The city needs to pull trigger on garage plan4 min read

 The city of Sedona is currently looking into possibly building a parking garage in Uptown. 

Several prominent Uptown property and business owners have long advocated for a parking garage, with a few even offering over the years to sell the city land to build such a structure. 

One such option was a two-story parking garage between Van Deren Road and Wilson Road, with the lower level accessible from Van Deren and the upper level accessible from Wilson. 

In our two-page spread, “A Comprehensive List of Potential Improvements to Fix Sedona Traffic, published Nov. 6, 2015, we also listed two poten­tial sites in our map. The map is still accessible in its entirety on our website.

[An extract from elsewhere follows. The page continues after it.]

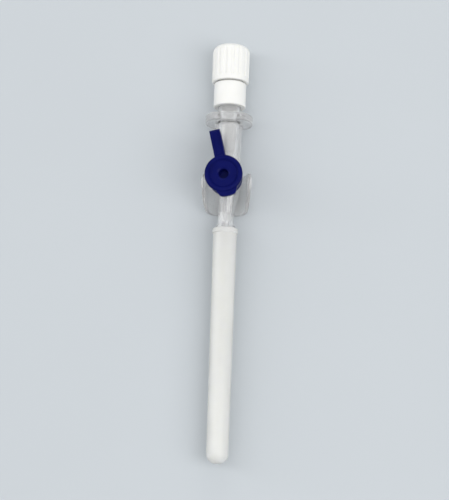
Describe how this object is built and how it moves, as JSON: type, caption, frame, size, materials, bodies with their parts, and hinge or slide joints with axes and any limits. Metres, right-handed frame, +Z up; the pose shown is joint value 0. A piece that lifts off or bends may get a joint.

Under Item 5 was “Municipal Parking Garage: The city could convert the city parking lot into a multi-level semi-subterranean parking garage that would add to the total number of city parking stalls, compensating for removing parking on State Route 89A. Informational maps at the entrance could direct pedestrians to Uptown shops and restaurants on State Route 89A, Jordan Road and other area routes, bringing business and tax revenue to shops off the city’s main strip.” 

And Item 9: “Forest Road Parking Garage: Build a semi-subterranean parking garage on Forest Road between Van Deren Street and Wilson Road.”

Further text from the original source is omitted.